Flavius Magnus Aurelius Cassiodorus Senator (c. 485 – c. 585), commonly known as Cassiodorus, was a Roman statesman and writer serving in the administration of Theoderic the Great, king of the Ostrogoths. Senator was part of his surname, not his rank.

Cassiodorus was born at Scylletium, near Catanzaro in Calabria, Italy. He began his career as councillor to his father, the governor of Sicily. While still young, he made a name for himself as learned in the ways of law. During his working life he worked as quaestor sacri palatii c. 507–511, as a consul in 514, then as magister officiorum under Theoderic, and later under the regency for Theoderic's young successor, Athalaric. Cassiodorus kept copious records and letterbooks concerning public affairs. At the Gothic court his literary skill, which seems mannered and rhetorical to modern readers, was so esteemed that when in Ravenna he was often entrusted with drafting significant public documents.

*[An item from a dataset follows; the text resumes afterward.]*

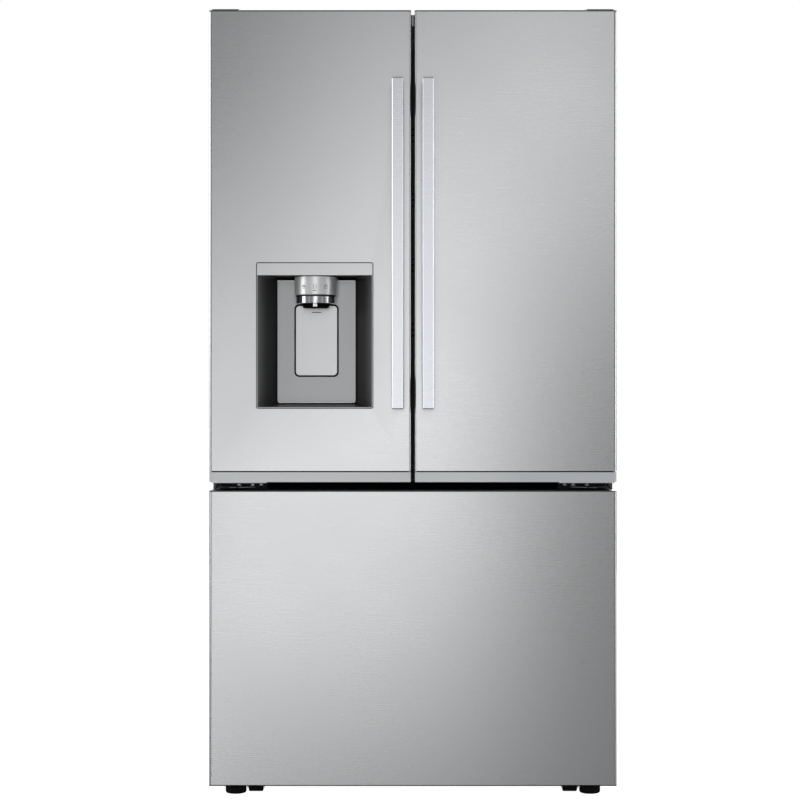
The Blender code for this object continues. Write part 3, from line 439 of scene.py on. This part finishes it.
def turned(profile, centre, axis="Z", steps=48):
    """A solid turned round an axis: the profile is (radius, distance along the axis) pairs."""
    loops = []
    for radius, along in profile:
        loop = []
        for k in range(steps):
            a = 2 * math.pi * k / steps
            u, v = max(radius, 1e-5) * math.cos(a), max(radius, 1e-5) * math.sin(a)
            offset = {"X": (along, u, v), "Y": (v, along, u), "Z": (u, v, along)}[axis]
            loop.append(tuple(c + o for c, o in zip(centre, offset)))
        loops.append(loop)
    return loft(loops)


def piece(name, shape, surface, body, bevel=0.0, segments=3, replaces=()):
    """Makes one mesh piece at its place, with its material, that rides on a body."""
    mesh = bpy.data.meshes.new(name)
    mesh.from_pydata(shape[0], [], shape[1])
    mesh.validate()
    obj = bpy.data.objects.new(name, mesh)
    bpy.context.scene.collection.objects.link(obj)
    mesh.materials.append(MATERIALS[surface])
    soften(obj, bevel, segments)
    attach(obj, body)
    if replaces:
        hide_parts(*replaces)
    return obj


# CAD nodes

SURFACE = {row["node"]: row["material_slot"] for row in frame["record"]["subparts"]}
SURFACE["dispenser_back_plate"] = "stainless_upright"
# Legs, rollers and the divider rail are real black parts; their deep black is partly painted shade for where
# they sit.
for side_name in ("left", "right"):
    SURFACE[f"{side_name}_levelling_leg"] = "deep_black"
    SURFACE[f"{side_name}_front_roller"] = "deep_black"
SURFACE["divider_rail"] = "deep_black"

# Bevel widths on the nodes; a skin has its own rounds, so it takes none.
USUAL_EDGE = 0.0006
EDGE = {
    "cabinet_wrapper": 0.0012, "left_door_skin": 0.0, "right_door_skin": 0.0, "drawer_skin": 0.0,
    "left_handle": 0.0024, "right_handle": 0.0024, "cabinet_foam": 0.0, "condenser_fan": 0.0004,
}
for node_name, node in NODES.items():
    node.data.materials.clear()
    node.data.materials.append(MATERIALS[SURFACE[node_name]])
    soften(node, EDGE.get(node_name, USUAL_EDGE))


# Dispenser

bezel_low, bezel_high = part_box("dispenser_bezel")
head_low, head_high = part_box("dispenser_head")
recess_low, recess_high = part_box("dispenser_recess")
plate_low, plate_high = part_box("dispenser_back_plate")
paddle_low, paddle_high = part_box("dispenser_paddle")
DX = (paddle_low.x + paddle_high.x) / 2
HEAD_RADIUS = 0.0475
HEAD_Y = head_low.y + HEAD_RADIUS
GROOVE_Z = 1.1340
RING_TOP, RING_LOW = 1.1307, 1.1150
NOZZLE_HALF, NOZZLE_LOW = 0.0047, 1.1075
NOZZLE_FRONT, NOZZLE_BACK = -0.3190, -0.3090
BOWL_WALL = 0.0016
BOWL_STEPS = 10
ICON_PITCH, ICON_WIDTH, ICON_HEIGHT, ICON_Z = 0.0256, 0.0068, 0.0086, 1.1475
ICON_LINE = 0.0006
TRIM_GAP, TRIM_WIDTH, BAR_HEIGHT = 0.0011, 0.0019, 0.0287
LIP_LOW, LIP_TOP, STRIP_LOW = 1.1662, 1.1694, 1.1697
HEAD_CLEARANCE = 0.0490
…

His culminating appointment was as praetorian prefect for Italy, effectively the prime ministership of the Ostrogothic civil government and a high honor to finish any career. Cassiodorus also collaborated with Pope Agapetus I in establishing a library of Greek and Latin texts which were intended to support a Christian school in Rome.

James O'Donnell notes:

[I]t is almost indisputable that he accepted advancement in 523 as the immediate successor of Boethius, who was then falling from grace after less than a year as magister officiorum, and who was sent to prison and later executed. In addition, Boethius' father-in-law (and step-father) Symmachus, by this time a distinguished elder statesman, followed Boethius to the block within a year. All this was a result of the worsening split between the ancient senatorial aristocracy centered in Rome and the adherents of Gothic rule at Ravenna. But to read Cassiodorus' Variae one would never suspect such goings-on.